▶ _Collected data_:
[BEGIN]

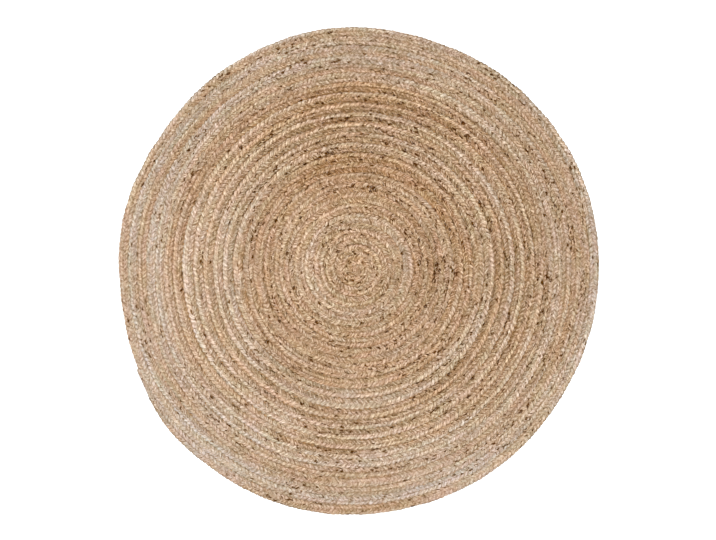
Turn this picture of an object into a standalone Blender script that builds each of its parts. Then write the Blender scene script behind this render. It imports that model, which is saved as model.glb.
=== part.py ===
"""A round rug of braided jute, lying flat.

One long flat braid is wound clockwise from the middle outwards and sewn turn to turn, so the rug is
one piece. Each row of braid is a rib on both faces, with a groove between it and the next row, and on
the upper face a shallow crease between the braid's two lobes. The outer end narrows to nothing against
the row before it.

Metres, +Z up. The rug lies on z = 0, and the middle of its outline's box is over the origin.
A place along the braid is given in turns from the middle, and a place across a row as a share of the
row's width, from its inner edge to its outer edge.
"""

import math
from collections import namedtuple

import bmesh
import bpy

# The coil
TURNS = 25.0
ROW_WIDTH = 0.0250
OUTER_ROW_WIDTH = 0.0228  # of the tighter rows towards the rim
TIGHTER_FROM = 17.9  # the turn at which they begin
END_ANGLE = 203.0  # degrees counter-clockwise from +X, where the braid ends
TAPER = 0.061  # turns over which the outer end narrows

# Heights above the floor
GROOVE_TOP = 0.0070  # bottom of the groove between two rows, on the upper face
GROOVE_UNDER = 0.0020  # roof of the groove between two rows, on the underside
MIDDLE_TOP = 0.0095
RIM_HEIGHT = 0.0045  # the level at which the outermost row bulges most
RIM_BULGE = 0.0012
CREASE_DEPTH = 0.0011  # of the crease between a row's two lobes, below the lower lobe

# Places across a row
INNER_LOBE, CREASE, OUTER_LOBE = 0.24, 0.50, 0.80
FLAT_FROM, FLAT_TO = 0.20, 0.80  # the part of the underside that touches the floor

# How high a row's two lobes stand. About half way out the rows tilt, and their outer lobes stand proud.
Lobes = namedtuple("Lobes", "turn inner outer")
LOBES = (
    Lobes(turn=0.0, inner=0.0105, outer=0.0105),
    Lobes(turn=5.0, inner=0.0102, outer=0.0108),
    Lobes(turn=8.0, inner=0.0095, outer=0.0114),
    Lobes(turn=12.5, inner=0.0090, outer=0.0120),
    Lobes(turn=18.0, inner=0.0090, outer=0.0120),
    Lobes(turn=20.0, inner=0.0100, outer=0.0110),
    Lobes(turn=25.5, inner=0.0105, outer=0.0102),
)

# How far the outline departs from a true coil: waves around it, each highest at its own angle
Wave = namedtuple("Wave", "cycles height peak")
WAVES = (
    Wave(cycles=1, height=0.0030, peak=288.7),
    Wave(cycles=2, height=0.0030, peak=54.0),
    Wave(cycles=3, height=0.0007, peak=2.3),
    Wave(cycles=4, height=0.0017, peak=18.9),
    Wave(cycles=5, height=0.0008, peak=28.7),
    Wave(cycles=6, height=0.0007, peak=36.7),
    Wave(cycles=7, height=0.0010, peak=2.6),
    Wave(cycles=8, height=0.0010, peak=30.1),
    Wave(cycles=9, height=0.0006, peak=9.4),
    Wave(cycles=10, height=0.0006, peak=22.6),
)

# Points along the coil, closer together in angle further out
UPPER_POINTS, UPPER_RIM_POINTS = 700, 48
LOWER_POINTS, LOWER_RIM_POINTS = 540, 38

JUTE_COLOUR = (0.52, 0.36, 0.23, 1.0)
JUTE_ROUGHNESS = 0.9


def clear_scene():
    """Removes the objects that the scene starts with."""
    for thing in list(bpy.data.objects):
        bpy.data.objects.remove(thing, do_unlink=True)


def narrowing(turn):
    """The braid's width at a turn, as a share of its full width."""
    left = max(0.0, min(1.0, (TURNS - turn) / TAPER))
    return left * left * (3.0 - 2.0 * left)


def edge_radius(turn):
    """The radius of the row's outer edge, before the outline's waves."""
    shown = max(0.0, min(turn, turn - 1.0 + narrowing(turn)))
    tighter = max(0.0, shown - TIGHTER_FROM)
    return ROW_WIDTH * (shown - tighter) + OUTER_ROW_WIDTH * tighter


def wave_height(angle):
    """How far the outline stands out at an angle in degrees."""
    return sum(w.height * math.cos(math.radians(w.cycles * (angle - w.peak))) for w in WAVES)


def place(turn, share, out=0.0):
    """The x and y of a point across the row at a turn, moved outwards by out."""
    angle = END_ANGLE + 360.0 * (TURNS - turn)
    radius = (1.0 - share) * edge_radius(turn - 1.0) + share * edge_radius(turn)
    radius += out + wave_height(angle) * (radius / edge_radius(TURNS - 0.5)) ** 2
    return radius * math.cos(math.radians(angle)), radius * math.sin(math.radians(angle))


def lobe_height(turn, lobe):
    """The height of the inner or outer lobe's crest, lower where the braid narrows."""
    before = [row for row in LOBES if row.turn <= turn][-1]
    after = [row for row in LOBES if row.turn > turn][0]
    part = (turn - before.turn) / (after.turn - before.turn)
    full = (1.0 - part) * getattr(before, lobe) + part * getattr(after, lobe)
    return GROOVE_TOP + (full - GROOVE_TOP) * math.sqrt(narrowing(turn))


def crease_height(turn):
    """The height of the crease between the two lobes."""
    lower = min(lobe_height(turn, "inner"), lobe_height(turn, "outer"))
    return max(GROOVE_TOP, lower - CREASE_DEPTH)


def underside_height(turn):
    """The height of a row's flat underside, which lifts off the floor only where the braid narrows."""
    return GROOVE_UNDER * (1.0 - math.sqrt(narrowing(turn)))


def stations(points, rim_points):
    """The turns at which a line along the braid has points. The last full turn has an even spacing."""
    start = TURNS - 1.0
    coil = [start * (i / points) ** (2.0 / 3.0) for i in range(points)]
    return coil + [start + i / rim_points for i in range(rim_points)] + [TURNS]


def groove_line(mesh, turns, height, middle):
    """The line of a groove, as (turn, vertex) pairs. The end meets the line one turn before it."""
    line = {0.0: middle}
    for turn in turns[1:-1]:
        line[turn] = mesh.verts.new((*place(turn, 1.0), height))
    line[TURNS] = line[TURNS - 1.0]
    return list(line.items())


def row_line(mesh, turns, share, height_at, middle, end):
    """A line along a row at one share of its width, as (turn, vertex) pairs."""
    inside = [(t, mesh.verts.new((*place(t, share), height_at(t)))) for t in turns[1:-1]]
    return [(0.0, middle), *inside, (TURNS, end)]


def one_turn_on(groove, middle):
    """A groove as the inner edge of the next row, so each point counts one turn more."""
    return [(0.0, middle)] + [(turn + 1.0, vertex) for turn, vertex in groove if turn + 1.0 <= TURNS]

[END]

In the listing above, please print only the lines from the first one to the line where "jute, lying flat." appears, exactly as written, both of those lines included.

▶ _Reply to the task_:
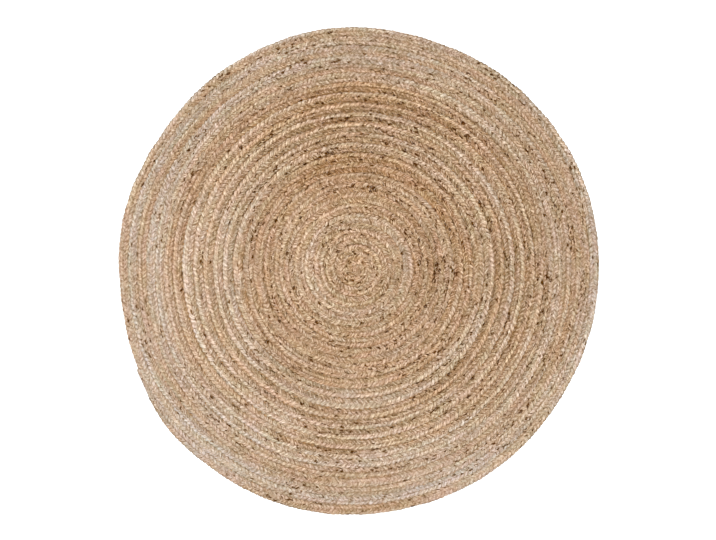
Turn this picture of an object into a standalone Blender script that builds each of its parts. Then write the Blender scene script behind this render. It imports that model, which is saved as model.glb.
=== part.py ===
"""A round rug of braided jute, lying flat.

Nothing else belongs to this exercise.